The result was a political landscape where progressive causes could flourish with little organized resistance.
And along with the partisan realignment came a new ideological package: a blend of green Malthusianism and luxury beliefs — moral stances that cost elites little but impose heavy burdens on ordinary people. This amounted to a form of Progressive Colonization: the importation of Yankee moral statism and Left Coast environmentalism into a state historically defined by Far Western individualism and El Norte traditions.
Climate policy became the flagship example. To the donor luxury belief class in their new Berkeley or Park Slope in the mountains homes, renewable mandates, natural gas bans, and “beneficial electrification” were badges of virtue.
To everyday Coloradans, they meant higher costs and fewer choices.
This is the context in which groups like the Boulder-based Southwest Energy Efficiency Project (SWEEP) have thrived.
SWEEP can count on favorable coverage from “local” media and a sympathetic ear in the statehouse precisely because the Blueprint ecosystem cleared the way.
In today’s Colorado, NGOs aren’t just advocates — they are fourth-estate policy engines drafting bills, feeding testimony while the rest of us are at work, and shaping the very vocabulary of the debate.
Who and What Is SWEEP?
The Southwest Energy Efficiency Project was born in 2001, the brainchild of Howard Geller, a career efficiency advocate who cut his teeth at the American Council for an Energy-Efficient Economy in Washington, D.C.
Colorado and its neighbors were laggards on the utility efficiency programs that grew out of the energy crisis in the 70s, and Geller spotted the opportunity: a nonprofit that could lobby legislatures, utilities, and regulators into scaling “demand-side management” across the Mountain West.
SWEEP also does work in Wyoming, New Mexico, Utah, Arizona, and Nevada.
Within a decade, SWEEP was claiming credit for taking utility efficiency budgets from a paltry $20 million a year to nearly $400 million across six states. By its own telling, it helped “avoid” ten new power plants and prevent 80 million tons of CO₂ emissions. Those are the kinds of numbers donors and the Malthusians love — big, round, impossible to verify.
They sound impressive until you ask basic questions: What plants, where, at what cost?
And who, exactly, paid for these “savings”?
The answer is always the same: the every day Coloradan.
By the time Geller retired in 2021, SWEEP had expanded far beyond its efficiency niche. It was pushing new building codes, “beneficial electrification” mandates, and transportation initiatives — a policy wish list that just happened to align with the interests of its funders and utility allies. To lead this next phase, the board tapped Elise Jones, a Boulder County Commissioner whose politics were reliably green and reliably statist.

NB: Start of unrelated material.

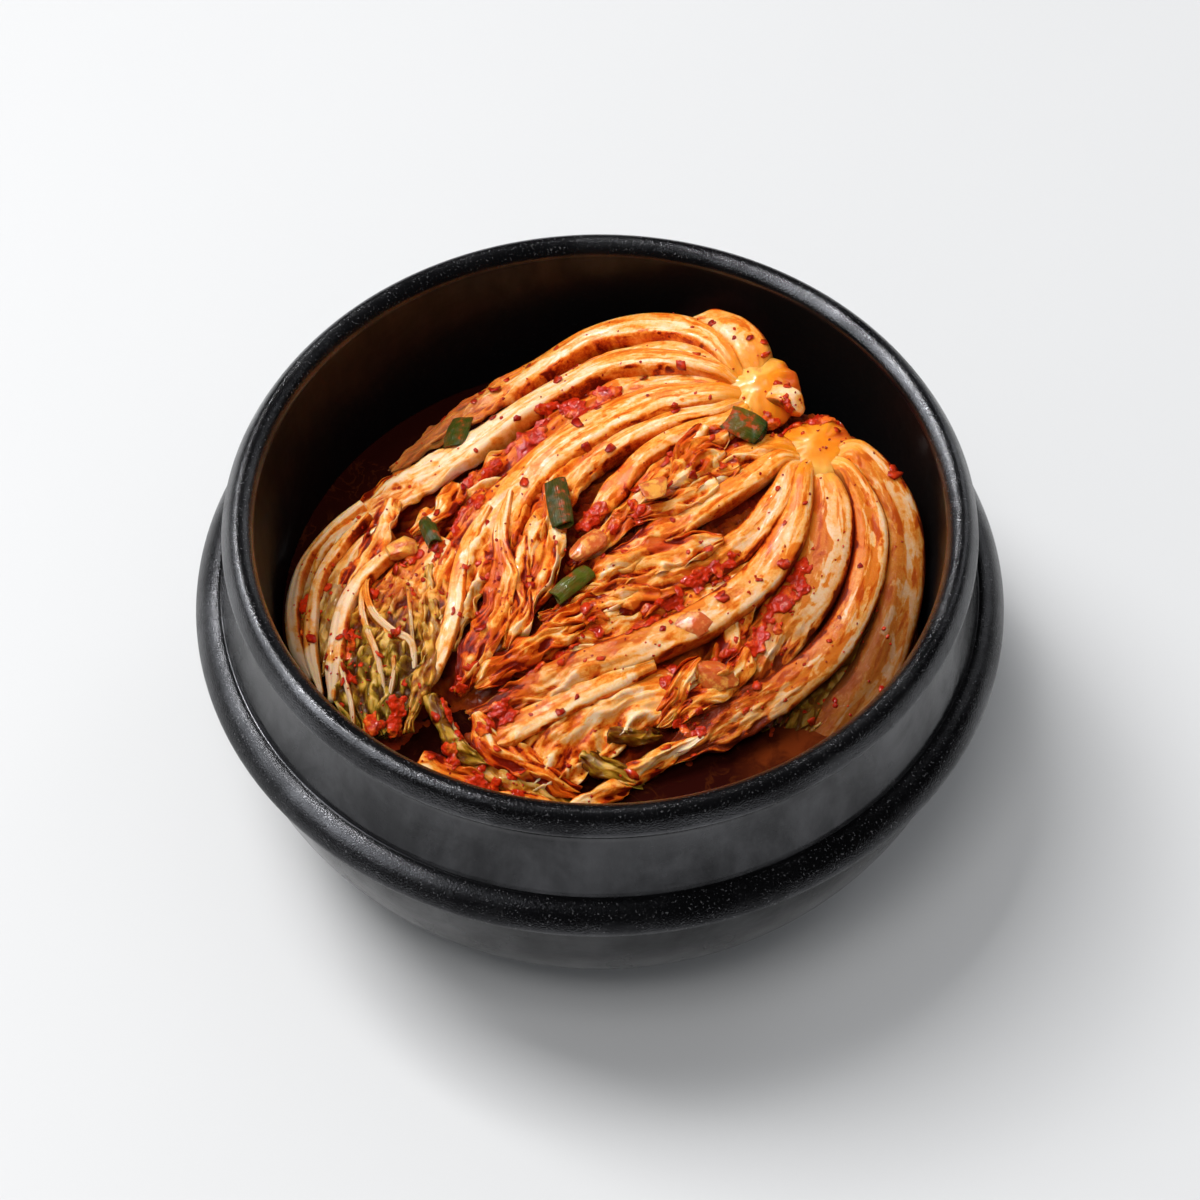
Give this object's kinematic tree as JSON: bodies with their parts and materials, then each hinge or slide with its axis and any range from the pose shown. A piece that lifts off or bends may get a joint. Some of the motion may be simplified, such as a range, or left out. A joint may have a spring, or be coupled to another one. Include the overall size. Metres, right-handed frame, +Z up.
{
  "type": "kimchi in a bowl",
  "caption": "Whole-cabbage kimchi folded into a round black earthenware bowl with a lifting ledge, in chilli brine with scallion and radish.",
  "frame": {"origin": "centre of the bowl's flat foot, on the surface it stands on", "axes": "+Z up through the mouth of the bowl; -Y towards the near side, away from the cabbage roots"},
  "size_m": [0.2368, 0.2368, 0.1099],
  "materials": {
    "earthenware": "black glaze, glossy inside and satin outside",
    "brine": "clear dark red chilli brine, wet",
    "cabbage": "wet salted cabbage, cream ribs and orange blades",
    "scallion": "wet green leaf",
    "radish": "wet, translucent, stained orange"
  },
  "bodies": {
    "root": {"bowl": "earthenware", "brine": "brine", "cabbage_left": "cabbage", "cabbage_right": "cabbage", "scallion_1": "scallion", "scallion_2": "scallion", "scallion_3": "scallion", "scallion_4": "scallion", "scallion_5": "scallion", "radish_1": "radish", "radish_2": "radish", "radish_3": "radish", "radish_4": "radish", "radish_5": "radish"}
  },
  "joints": []
}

In other words, what began as an efficiency nonprofit morphed into a lobbying shop dressed in technical jargon. SWEEP is now less about lightbulbs and insulation than about power: the power to dictate how Coloradans heat their homes, cook their meals, and travel.
Who Pays SWEEP — and What They Get in Return
In 2023, SWEEP reported about $2.4 million in revenue, chump change in the NGO-industrial complex, and to their credit little to none of it was directly taxpayer funded.
But the publicly available donor list reads like a who’s who of green philanthropy and institutional players with single issue leftist/green causes.
$31,500 from the Schwab Charitable Fund, one of the many donor-advised funds used to obscure their names from their donations.
$120,000 each from the Hopewell Fund (a tentacle of Arabella Advisors) and the Colorado Gives Foundation.
$45,000 from the Woman’s Foundation of Colorado
$56,000 from the anti-nuclear Colorado Conservation Education Fund
$806,000 from the United States Energy Foundation, a left leaning green “pass through” organization.
The remaining coming from private sources.
It’s the same script
has exposed again and again: deep pocketed individuals or foundations fund NGOs, NGOs push policies, utilities profit, and families pay the bill.And what about the results?
As Frédéric Bastiat warned, the “seen” is paraded about — rebates, programs, “avoided” emissions. The “unseen” is quietly ignored — the higher bills, the lost savings, the family budgets drained to support somebody else’s vision of efficiency.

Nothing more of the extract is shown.